11. The disc memory system of claim 10 wherein the printed circuit board is in a plane parallel to the plane of the memory disc.

12. The disc memory system of claim 10 wherein the second cover member is removable to provide access to the printed circuit board for servicing without exposing the memory disc.

13. A disc memory system for use in recording and reproducing information, including:

a memory disc for receiving information for recording on and reproducing from the memory disc,

first means for mounting the memory disc for rotation in a first particular plane,

a single printed circuit board including a substantial portion of the electronics for controlling the recording of information on the memory disc and the reproduction of information from the memory disc, and

second means for mounting the single printed circuit board adjacent to and in a plane parallel to the memory disc.

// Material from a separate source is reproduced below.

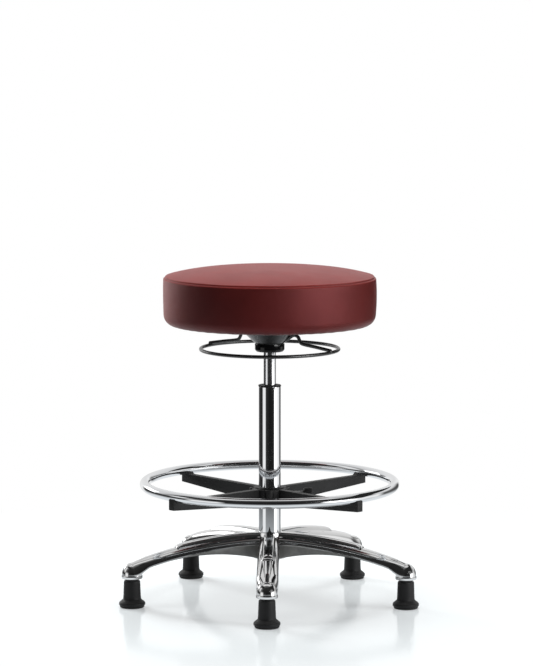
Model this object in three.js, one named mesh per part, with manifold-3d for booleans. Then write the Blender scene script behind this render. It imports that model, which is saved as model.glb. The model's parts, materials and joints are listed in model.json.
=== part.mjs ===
// Height-adjustable round stool: padded vinyl seat on a gas lift, a release ring
// under the seat that works from any side, a clamped foot ring and a cast five-leg
// base on tall bell glides. Millimetres, +Z up, standing on z = 0. The origin is
// on the floor under the middle of the bounding box.

import * as THREE from 'three';
import { mergeVertices } from 'three/addons/utils/BufferGeometryUtils.js';
import Module from 'manifold-3d';

const wasm = await Module();
wasm.setup();

// Clearances
const seatingGap = 0.3;
const slidingGap = 0.4;
const cutOverrun = 6;

// Facets round a turned piece, by size
const pinSides = 8;
const rodSides = 10;
const tubeSides = 16;
const glideSides = 14;
const wideSides = 24;
const seatSides = 34;
const ringSides = 48;
const ringTubeSides = 8;
const ringBoreSides = 5;
const releaseRingSides = 32;
const armSides = 6;

// Glides
const glideCircleRadius = 323;
const glidePadThickness = 4;
const glidePadRadius = 27.5;
const glideRimRadius = 29.5;
const glideRimEdge = 1.8;
const glideRimTop = 12.5;
const glideFlareTop = 24;
const glideFootRadius = 18.4;
const glideTopRadius = 17;
const glideNeckLength = 4.5;
const glideShoulderRound = 2.2;
const glideNeckRadius = 14.6;
const glideStemRadius = 5.5;
const glideStemTaper = 0.2;
const glideStemInsert = 30;
const legCount = 5;
const frontLegAngle = -90;

// Base casting
const legBossHeight = 66;
const legBossRadius = 24;
const legWidth = 49.5;
const legRootRise = 84;
const legKneeReach = 180;
const legKneeRise = 83.5;
const legTipRise = 35.5;
const legSkirtDepth = 20;
const legRoofThickness = 5.5;
const crownExponent = 2.5;
const spineWidth = 29;
const spineRise = 7.5;
const spineReach = 222;
const spineToeLength = 15;
const ridgeRise = 1.4;
const ridgeWidth = 20;
const ridgeTipWidth = 7;
const webInset = 2.5;
const webWall = 4.5;
const webRootRise = 31;
const webKneeReach = 132;
const webKneeRise = 60;
const webEndReach = 240;
const webLip = 1.5;
const ribThickness = 3;
const ribRecess = 5;
const hubTopRise = 91;
const hubBottomRise = 31;
const hubTopRadius = 28.5;
const hubFootRadius = 38;
const hubTopEdge = 1.5;

// Gas lift
const columnRadius = 25;
const columnFootRadius = 23.5;
const columnWall = 2;
const columnFootDrop = 2;
const columnLength = 393;
const bushLipRadius = 25.8;
const bushLipHeight = 3.4;
const bushLipRound = 0.9;
const bushLength = 75;
const endPlateThickness = 4;
const endPlateRecess = 4;
const raceThickness = 2;
const raceRadius = 13;
const raceBoreRadius = 4.7;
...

14. The disc memory system of claim 13 additionally including means for enclosing the memory disc and the printed circuit board in separate sealed compartments.

15. A disc memory system for use in recording and reproducing information, including:

a rotatable memory disc,

first means for providing a first sealed compartment for enclosing the rotatable memory disc,

second means for providing a second sealed compartment adjacent to the first sealed compartment,

electronic means for providing a control of the recording of the information on the memory disc and the reproduction of the information from the memory disc, and

third means for mounting the electronic means within the second sealed compartment.

16. The disc memory system of claim 15 wherein the electronic means is contained on a single printed circuit board located in a plane parallel to the plane of the memory disc.